Nascido na paulista São Roque, o Licoroso Edição Especial Gumercindo de Góes 2011 (pomposo até no nome) é um desses exemplares. Feito com a uva BRS Lorena, é profundo, complexo, com bom balanço entre dulçor e acidez, o que é fundamental. Tem uma linda cor âmbar e traz notas de mel, amêndoas, abacaxi em compota e de especiarias como cravo e canela. Harmoniza bem com chocolate meio amargo e sobremesas à base de frutas secas ou, por oposição, com queijos azuis como gorgonzola e roquefort.

Se você achou a descrição sensorial parecida à de grandes vinhos doces europeus, há uma semelhança fundamental de método entre eles. Uma das formas nobres de elaborar vinhos doces (há outras) é a fortificação. Uma vez obtido o mosto (o sucão formado pela prensagem das uvas), as leveduras começam o trabalho de fermentação – devoram o açúcar das frutas, transformando-o em álcool. Em dado momento, o produtor agrega uma dose de álcool ou aguardente vínica ao mosto, o que interrompe o processo de fermentação e faz sobrar açúcar no líquido.

O vinho está pronto? Sim, mas fortificados como Porto, Madeira, Banyuls ou Marsala levam alguns anos para ficarem mais ricos, no ponto. Passam por envelhecimento em madeira e, na hora do engarrafamento, os líquidos de várias barricas são misturados a fim de que se chegue ao perfil desejado. É algo bem complicado mesmo e, por isso, se você tem a chance de apreciar um belo vinho doce, saiba que ali há estão engarrafados montes de trabalho, tempo e paciência. “Cada safra evolui de uma maneira distinta e cada barrica também, por isso não há uma fórmula matemática para blendar as parcelas chegar ao produto final”, diz Gregório Salton, enólogo da Vinícola Salton.

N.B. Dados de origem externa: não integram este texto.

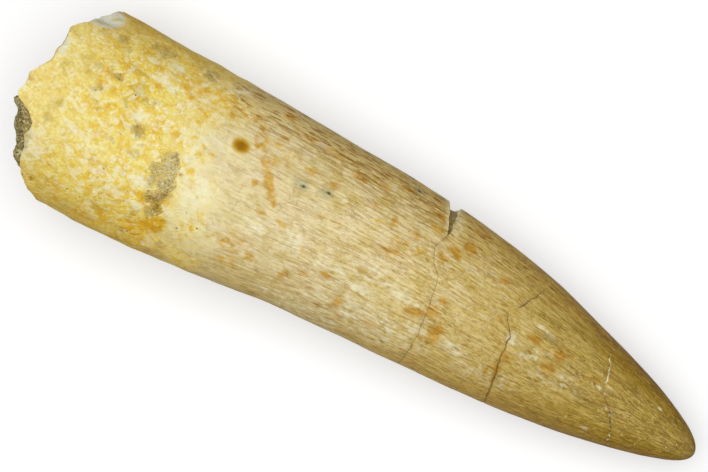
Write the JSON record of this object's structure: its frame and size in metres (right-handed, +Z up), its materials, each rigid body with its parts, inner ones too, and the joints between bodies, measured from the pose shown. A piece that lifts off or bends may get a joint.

O que diferencia os licorosos rápidos e rasteiros destes vinhos laboriosos é o processo plá-pluf: basta adicionar xarope de açúcar ou outro elemento doce (tem produtor que coloca até adoçante artificial) e mandar para a prateleira. São Roque, no interior de São Paulo, fez fama com esses vinhos doces populares e hoje subverte a tradição. “Os vinhos doces mais simples nem têm tanto giro de mercado, o paladar do público vem evoluindo”, diz o enólogo Fábio Góes, que envelhece seu licoroso por oito anos em madeira.

Convencer as pessoas desavisadas de que há qualidade dentro da garrafa são outros quinhentos em que valem o poder de persuasão e a perseverança do produtor. Os passeios guiados e degustações na Góes são finalizados com o licoroso do bom, harmonizado com chocolate meio amargo, e não faltam exclamações. “Fazer o visitante provar o vinho e reconhecer sua qualidade é a melhor forma de dissipar qualquer preconceito”, diz Fábio.

“Os vinhos doces mais simples nem têm tanto giro de mercado, o paladar do público vem evoluindo”, Fábio Góes, enólogo.

Gustavo Borges, vinhateiro da BellaQuinta, também de São Roque, adotou uma estratégia parecida, levando seu licoroso de Niágara Branca a degustações às cegas, quando os provadores, profissionais e especialistas do mundo do vinho, não sabem o que bebem. Sempre saiu delas com boa pontuação e comentários boquiabertos dos especialistas: “Como um vinho licoroso de São Roque pôde ficar entre os cinco melhores da prova?!”

Adepto da vinificação de baixa intervenção, sem adição de aditivos, Gustavo teve boa acolhida entre os fãs dos vinhos naturais e ganhou cartas e menus de sommeliers e chefs como Lis Cereja, Bel Coelho e Alex Atala, além de comentários favoráveis de críticos etílicos. “Quis fazer um vinho à moda de meus avós, fermentado com as cascas, fortificado e envelhecido em barricas. E é muito bacana que outras vinícolas da região estejam voltando a essas origens”, diz Gustavo. Seu licoroso tem notas de mel, castanha, toques florais e a tal acidez que equilibra a bebida e faz com que ela ganhe maior amplitude de harmonização.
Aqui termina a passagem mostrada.